Advantages: Wider market coverage since intermediaries already have established customer bases, lower distribution costs for the manufacturer because channel functions are shared, and access to intermediaries' expertise and relationships.

Disadvantages: Less control over how products are presented, priced, and promoted. Lower profit margins because each intermediary takes a share. Potential for channel conflict and communication breakdowns between members.

A quick way to remember the tradeoff: direct channels give you control, indirect channels give you reach.

Purpose of marketing channels, The Nature and Functions of Distribution (Place) | OpenStax Intro to Business

Value creation by intermediaries

Intermediaries do more than just pass products along. They create real value for both manufacturers and consumers in several ways.

Product assortment. Retailers like Walmart and Amazon gather products from thousands of manufacturers into one place. This saves customers the time and effort of searching across multiple sources to compare options. For the consumer, it's convenience. For the manufacturer, it's access to foot traffic and eyeballs they couldn't generate alone.

Bulk-breaking. Manufacturers produce in large quantities, but individual customers need small quantities. Intermediaries buy in bulk and break shipments down into sizes suitable for end consumers or smaller retailers. This reduces the per-unit cost for buyers and helps manufacturers avoid the headache of managing inventory for millions of individual orders.
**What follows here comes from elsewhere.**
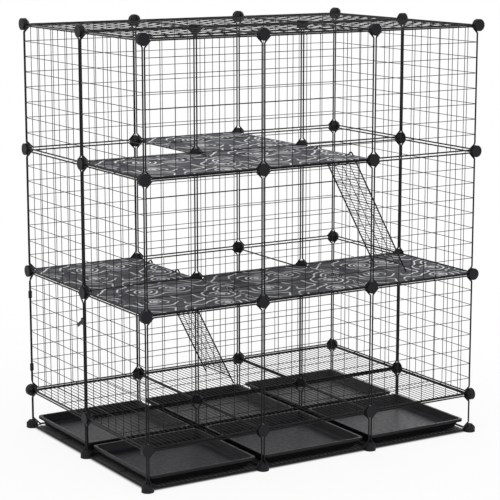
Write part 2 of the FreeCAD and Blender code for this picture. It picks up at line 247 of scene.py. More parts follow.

Value-added services. Intermediaries offer services that enhance the customer experience at two stages:

  1. Pre-sale services — product demonstrations, expert advice, and customization options that help customers make informed decisions
  2. Post-sale services — installation, maintenance, repair, and returns handling that support the customer after purchase

These services build customer loyalty, increase satisfaction, and differentiate one intermediary from another. Manufacturers benefit too, since strong intermediary service leads to higher sales, fewer complaints, and positive word-of-mouth.
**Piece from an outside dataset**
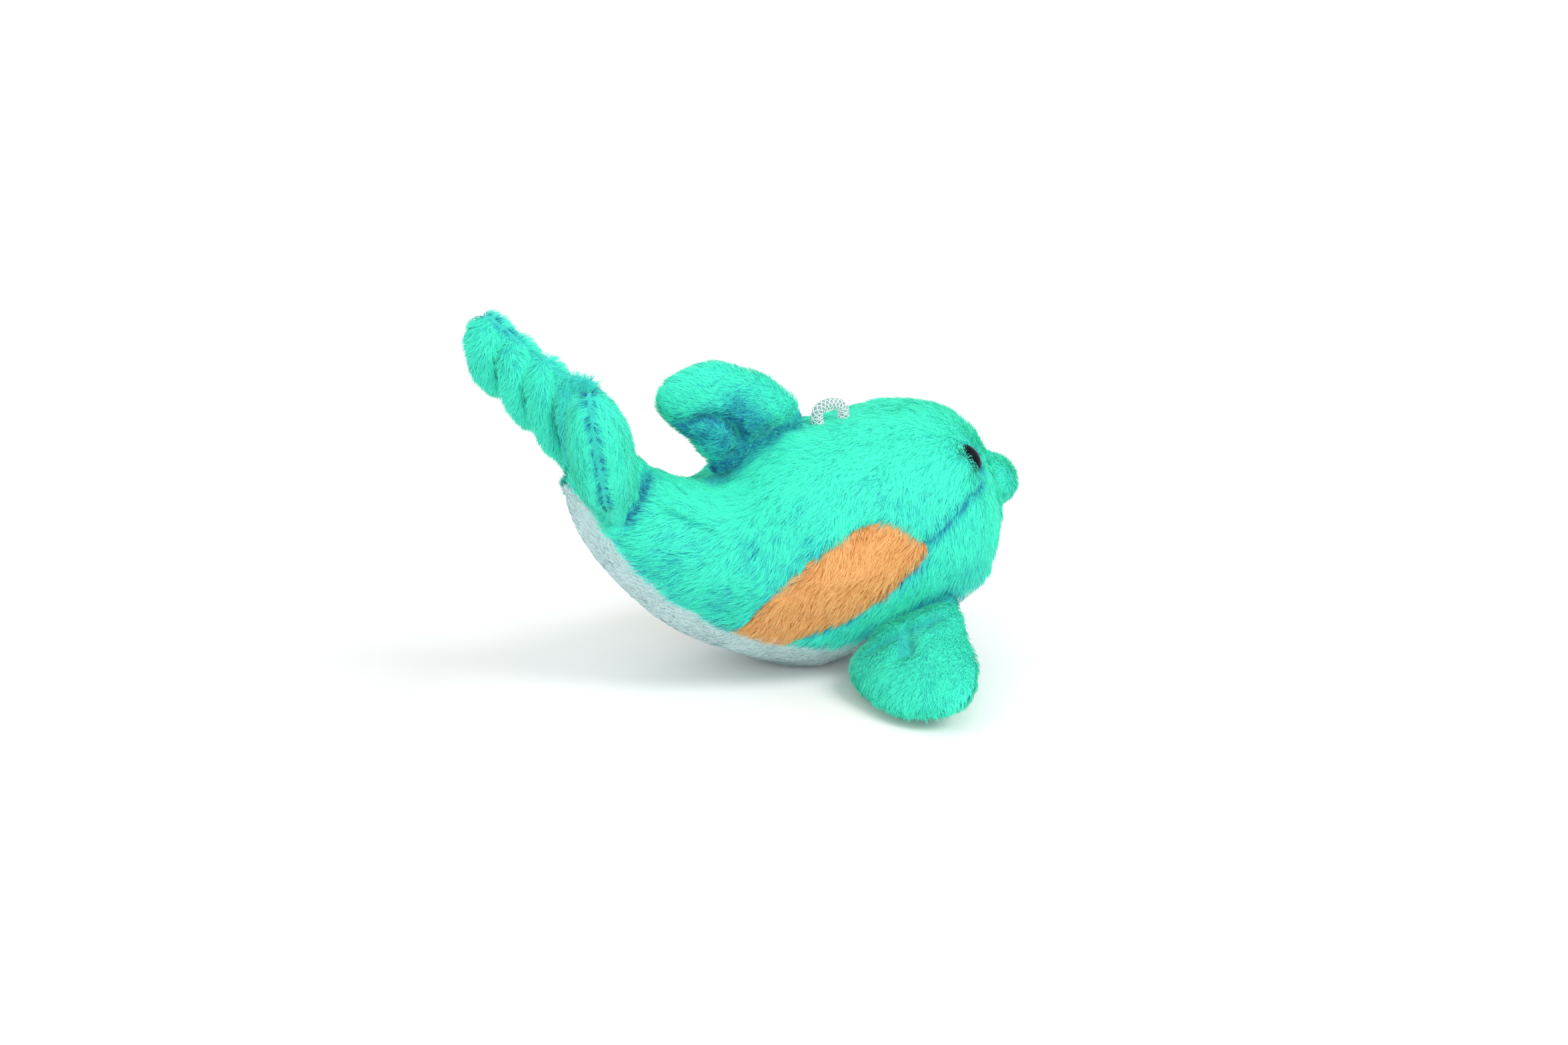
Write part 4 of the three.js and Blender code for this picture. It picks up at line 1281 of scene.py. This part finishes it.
def shadeCoverRoots(node, kind, roots, at, shade):
    pile = coverPile
    drawn = np.full(len(at), pile["seam"][kind])
    atBody = 1 - smooth(*pile["bodyReach"], at[:, 0])
    if kind == "fluke":
        drawn = drawn * (pile["ribSeam"] + (1 - pile["ribSeam"]) * smooth(*pile["lastRib"], at[:, 0]))
        atBody = np.zeros(len(at))
        if "rear" in node:
            # painted shade in the V between the flukes, and deeper in the rear cover's rib grooves
            deep = pile["betweenFlukes"] * smooth(*pile["betweenReach"], at[:, 0])
            shade = np.clip(shade * pile["rearGroove"] + deep, 0, 1)
    # painted shade along the edge seam where the pile parts, in broken stretches
    shadedStretches = softNoise(roots + 15, 1.1)[:, 1] > -0.15
    seam = fade(at[:, 2], pile["seamWidth"]) * shadedStretches * drawn
    # painted shade: creases and rib grooves, the seam, and the limb's root against the body
    dark = np.clip(np.maximum(shade, seam) + pile["atBody"] * atBody, 0, 1)
    if node == "dorsal_fin_right_cover":
        # painted shade over the fin's lower half, round and below its fold
        fromFold = fromLine(roots, evenly(folds["finCrease"]["line"], 14))
        low = smooth(*pile["finFoldReach"], fromFold) * smooth(*pile["finFoldHeight"], at[:, 0])
        patchy = 1 + 0.35 * softNoise(roots + 5, 2.0)[:, 0]
        dark = np.clip(dark + pile["finFoldDark"] * low * patchy, 0, 1)
    short = np.clip(pile["short"] * shade + pile["shortAtBody"] * atBody, 0, pile["short"])
    parted = fade(at[:, 2], pile["partingWidth"]) * drawn
    return dark, short, parted


def makeCover(limb, cover, side, skins, materials, bodyTree):
    node = f"{limb}_{cover}_cover"
    label, kind, place = camel(node), kindOf(limb), limbPlaces[limb]
    outward = place[0] @ np.array([0, 0, side])
    hidden, quilted = quiltRibs(skins, limbForms(limb))
    local, faces = joined([(points * (1, 1, side), faces[:, ::side]) for points, faces in skins])
    local[:, 2] -= side * np.minimum(limbs["grooveDepth"] * quilted, np.abs(local[:, 2]) * 0.7)
    points = toWorld(place, local)
    normals = vertexNormals(points, faces)
    if (normals @ outward).mean() < 0:
        faces, normals = faces[:, ::-1], -normals
    share, depth = foldAt(points, coverFolds.get(node, []))
    points = points - normals * depth[:, None]
    normals = vertexNormals(points, faces)
    free = outsideOf(bodyTree, points, -limbs["intoBody"])
    points[:, 2] = np.maximum(points[:, 2], limbs["fromFloor"])
    faces = faces[~hidden[faces].all(1) & free[faces].any(1)]
    piece = addMesh(label, *keepFaces(points, faces), materials["turquoiseBacking"])
    declare(piece, limb, node)
    corners, weights = scatter(points, faces, pileSizes["limb"]["density"])
    roots = spreadOver(points, corners, weights)
    rootNormals = unit(spreadOver(normals, corners, weights))
    # painted shade in the creases and in the grooves between ribs
    shade = (np.maximum(share, quilted)[corners] * weights).sum(1)
    good = outsideOf(bodyTree, roots, 0.1) & ((hidden[corners] * weights).sum(1) <= 0.5)
    roots, rootNormals, shade = roots[good], rootNormals[good], shade[good]
    dark, short, parted = shadeCoverRoots(node, kind, roots, toLimb(place, roots), shade)
    combed = place[0] @ np.array(limbs[kind]["comb"]) + outward * (coverPile["parting"] * parted)[:, None]
    growPile(
        label + "Pile", limb, "limb", materials["turquoise"],
        roots, rootNormals, combed, dark, short, coverPile["bright"], coverPile["streaks"][kind],
    )


def makeFilling(limb, skins, materials, bodyTree):
    place = limbPlaces[limb]
    halves = [(points * (1, 1, side), faces[:, ::side]) for points, faces in skins for side in (1, -1)]
    local, faces = joined(halves)
    points = toWorld(place, local)
    size, height = limbs["fillingLumps"]
    points = points + softNoise(points, size) * height
    free = outsideOf(bodyTree, points, -0.2) & (toLimb(place, points)[:, 0] > limbs["fillingFrom"])
    faces = faces[free[faces].all(1)]
    piece = addMesh(camel(limb + "_filling"), *keepFaces(points, faces), materials["filling"])
    declare(piece, limb, limb + "_filling")


def makeLimb(limb, materials, bodyTree):
    forms, sizes = limbForms(limb), limbs[kindOf(limb)]
    skins = [stuffedSkin(*form, sizes["rings"]) for form in forms]
    for cover, side in limbCovers[limb].items():
        makeCover(limb, cover, side, skins, materials, bodyTree)
    padded = forms[:-1] if len(forms) > 1 else forms  # the web has no filling
    cores = [pillowSkin(*form, sizes["fillingDepth"], sizes["fillingRings"]) for form in padded]
    makeFilling(limb, cores, materials, bodyTree)
    print(limb, "made")


# Eyes: a domed button with a ribbed stem

eye = {
    "along": 0.055, "turn": 52, "radius": 3.0, "dome": 1.8, "rim": 0.7, "seat": -2.35,
    "shank": 1.0, "shankLength": 5.5, "ribs": 2, "ribHeight": 0.25, "facets": 64,
}
eyePlaces = [standFrame(eye["along"], side * eye["turn"]) for side in (-1, 1)]


def lathe(profile, place, count):
    profile = np.asarray(profile, float)
    angle = np.arange(count) * 2 * np.pi / count
    local = np.stack([
        profile[:, 0, None] * np.cos(angle), profile[:, 0, None] * np.sin(angle),
        np.repeat(profile[:, 1, None], count, 1),
    ], -1).reshape(-1, 3)
    return toWorld(place, local), gridFaces(len(profile), count)


def makeEyes(materials):
    seat, radius, shank, facets = eye["seat"], eye["radius"], eye["shank"], eye["facets"]
    arc = np.linspace(0, np.pi / 2, 20)
    dome = [(radius * math.cos(a) + 0.001, seat + eye["rim"] + eye["dome"] * math.sin(a)) for a in arc]
    foot = seat - eye["shankLength"]
    stem = [(0.01, foot), (shank * 0.6, foot)]
    pitch = (eye["shankLength"] - 2) / (eye["ribs"] + 1)
    for k in range(eye["ribs"]):
        z = foot + pitch * (k + 0.4)
        stem += [(shank, z), (shank + eye["ribHeight"], z + pitch * 0.5), (shank, z + pitch * 0.55)]
    stem += [(shank, seat), (radius - 0.15, seat), (radius, seat + 0.12), (radius, seat + eye["rim"])]
    for place, word in zip(eyePlaces, ("right", "left")):
        piece = addMesh("eyeButton" + word.title(), *lathe(stem + dome, place, facets), materials["eye"])
        # the rim faces carry the painted reflection
        piece.data.materials.append(materials["eyeRim"])
        for index in range((len(stem) - 4) * facets, (len(stem) + 1) * facets):
            piece.data.polygons[index].material_index = 1
        declare(piece, "body", "eye_" + word)
    print("eyes made")


# Hanging loop: braided cord over a darker core tube, whose grey-cyan is painted shade inside the braid, and
# its knot behind the back seam

loop = {
    "along": 0.243, "span": 5.4, "height": 4.3, "radius": 1.15, "gap": -0.7,
    "knot": 5.0, "depth": 2.0, "strands": 5, "pitch": 3.8, "thread": 0.105,
}
loopPlace = standFrame(loop["along"], 0)


def tubeAround(line, across, up, radius, sides):
    turn = (np.arange(sides) * 2 * np.pi / sides)[None, :, None]
    tube = line[:, None] + radius * (across[:, None] * np.cos(turn) + up[:, None] * np.sin(turn))
    return tube.reshape(-1, 3), gridFaces(len(line), sides)


def braid(name, route, materials):
    radius, strands, pitch, thread = loop["radius"], loop["strands"], loop["pitch"], loop["thread"]
    route = evenly(route, 90)
    along = unit(np.gradient(route, axis=0))
    up = unit(np.cross(along, loopPlace[0][:, 1]))
    across = unit(np.cross(up, along))
    turned = 2 * np.pi * walkAlong(route) / pitch
    tubes = []
    for hand in (-1, 1):
        for k in range(strands):
            angle = (hand * turned + 2 * np.pi * k / strands)[:, None]
            weave = radius - thread * 0.9 + hand * thread * 0.45 * np.cos(strands * turned)
            line = route + (across * np.cos(angle) + up * np.sin(angle)) * weave[:, None]
            tangent = unit(np.gradient(line, axis=0))
            first = unit(np.cross(tangent, line - route))
            tubes.append(tubeAround(line, first, np.cross(tangent, first), thread, 5))
    woven = sum(len(faces) for _, faces in tubes)
    # the darker core tube, painted shade between the threads
    tubes.append(tubeAround(route, across, up, radius - thread * 1.5, 12))
    made = addMesh(name, *joined(tubes), materials["cord"])
    made.data.materials.append(materials["core"])
    for polygon in made.data.polygons[woven:]:
        polygon.material_index = 1
    return made


def makeLoop(materials):
    side, rise = loop["span"] / 2, loop["radius"] + loop["gap"]
    top = loop["height"] - 2 * loop["radius"] - 0.3
    arch = [(side * math.cos(a), 0, rise + top * math.sin(a)) for a in np.linspace(np.pi, 0, 11)]
    arch = [(-side, 0, rise - 0.6)] + arch + [(side, 0, rise - 0.6)]
    made = braid("hangingLoop", toWorld(loopPlace, np.array(arch)), materials)
    declare(made, "hang_loop", "hang_loop")
    low = -loop["depth"] - 0.35 - loop["knot"] / 2
    lines = []
    for x in (-side, side):
        deep = -loop["depth"]
        lines.append([(x, 0, 0.1), (x, 0, deep / 2), (x * 0.8, 0, deep), (x * 0.4, 0, low)])
    turns = np.linspace(0, 5.6, 12)
    lines.append([(1.2 * math.cos(a), 1.1 * math.sin(a), low + 0.9 * math.sin(2 * a)) for a in turns])
    for k, line in enumerate(lines):
        made = braid(f"loopKnot{k}", toWorld(loopPlace, np.array(line)), materials)
        declare(made, "body", "loop_knot" if k == 2 else None)
    print("hanging loop made")


def finishWashers(materials):
    for word in ("right", "left"):
        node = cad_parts["eye_washer_" + word]
        node.data.materials.clear()
        node.data.materials.append(materials["washer"])


def makeFloor(material):
    size = 6000
    points = [(-size, -size, 0), (size, -size, 0), (size, size, 0), (-size, size, 0)]
    floor = addMesh("floor", points, np.array([[0, 1, 2, 3]]), material, smoothed=False)


def makeWorld():
    world = bpy.data.worlds.new("softRoom")
    world.use_nodes = True
    tree = world.node_tree
    shader = tree.nodes["Background"]
    shader.inputs[0].default_value = (1, 1, 1, 1)
    shader.inputs[1].default_value = worldLight
    bpy.context.scene.world = world


def main():
    makeCamera()
    makeLamps()
    makeWorld()
    bpy.context.scene.view_settings.view_transform = "Standard"
    materials = {name: pileMaterial(name) for name in pileColours}
    materials.update({name + "Backing": backingMaterial(name) for name in pileColours})
    materials.update({name: plainMaterial(finish) for name, finish in plainFinishes.items()})
    makeFloor(floorMaterial())
    bodyTree = makeBody(materials)
    makeStuffing(materials)
    makeSnout(materials, bodyTree)
    for limb in limbCovers:
        makeLimb(limb, materials, bodyTree)
    makeEyes(materials)
    makeLoop(materials)
    finishWashers(materials)
    print("scene made")


main()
Channel Integration and Distribution Strategies

As companies grow, they often look beyond a single channel structure. There are several strategies for organizing and expanding distribution:

  • Vertical integration — a company owns multiple stages of the distribution channel (e.g., a manufacturer that also owns its retail stores). This increases control over how products reach consumers and can improve efficiency.
  • Horizontal integration — a company acquires or merges with competitors at the same level of the channel (e.g., one retailer buying another retailer). The goal is greater market share and economies of scale.

Two terms that often get confused on exams involve how companies use multiple channels:

  • Multichannel distribution uses several separate channels to reach different customer segments. For example, a brand might sell through its own website and through department stores, but those channels operate independently.
  • Omnichannel distribution integrates all channels so the customer has a seamless experience across touchpoints. A customer could browse online, try the product in-store, and complete the purchase on a mobile app with no friction between steps.

Finally, keep the distinction between channel efficiency and channel effectiveness clear. Efficiency is about minimizing costs and maximizing output in the distribution process. Effectiveness is about whether the channel actually meets customer needs and achieves the company's desired outcomes. A channel can be efficient (low cost) but ineffective (customers can't find the product where they shop), or vice versa. The best distribution strategies balance both.